Frankly, Halloween is anything but harmless. It focuses one's attention on witchcraft and demonism, which flies in the face of the holy God Almighty! When parents not only allow but also encourage their children to celebrate witches and goblins, they are teaching them that it's acceptable to deal in demonism.

And we have seen what God thinks of that. God is a God of light and truth (1 John 1:5). Satan, "the god of this age" (2 Corinthians 4:4), is a very real being—a being of darkness, deception and death (Revelation 12:9; John 8:44). We are to have nothing to do with his ways. (To learn more, request our Bible study aid Is There Really a Devil?)

Do not assume that Halloween is a harmless holiday. God hates mankind's dabbling in the spirit world of Satan and his demons!

If there were no other reason available, that should be enough. But there are more reasons. Halloween keeps humankind, and many Christians, confused, disoriented and separated from the one and only true God.

God is not the author of confusion (1 Corinthians 14:33). Nor is He the author of Halloween or any other "Christianized" pagan holidays (Amos 5:21). Why would the only true God who loves mankind support any worldly holiday that blinds human beings to Him and His truth and that holds men, women and children captive to deception?

What does God expect from you on Halloween?

You now know what lurks behind Halloween's mask: Satan the devil! God will one day unmask the ritual and tradition of Halloween to all people (Hebrews 8:10-11).

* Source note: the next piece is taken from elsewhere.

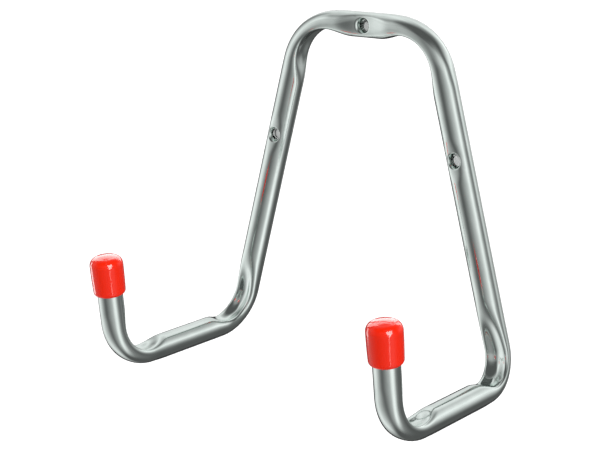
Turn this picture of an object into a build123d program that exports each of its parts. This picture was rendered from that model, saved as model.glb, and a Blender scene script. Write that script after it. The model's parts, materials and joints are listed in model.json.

If you believe that God exists and you understand that He is highly offended by the holidays designed and perpetuated by the god of this age, then you have a choice: whether you will begin honoring God the way He expects to be honored and be blessed for doing it, or whether you will ignore the truth revealed in history and His Word. Don't wait!

God is not a god of masks, but a God of truth. God says that if you honor Him, He will honor you (1 Samuel 2:30). Ignore God and He will leave you subject to the god of this world and all that entails. God expects all who love and honor Him to repent from dead works and turn in faith toward Him, the only true God.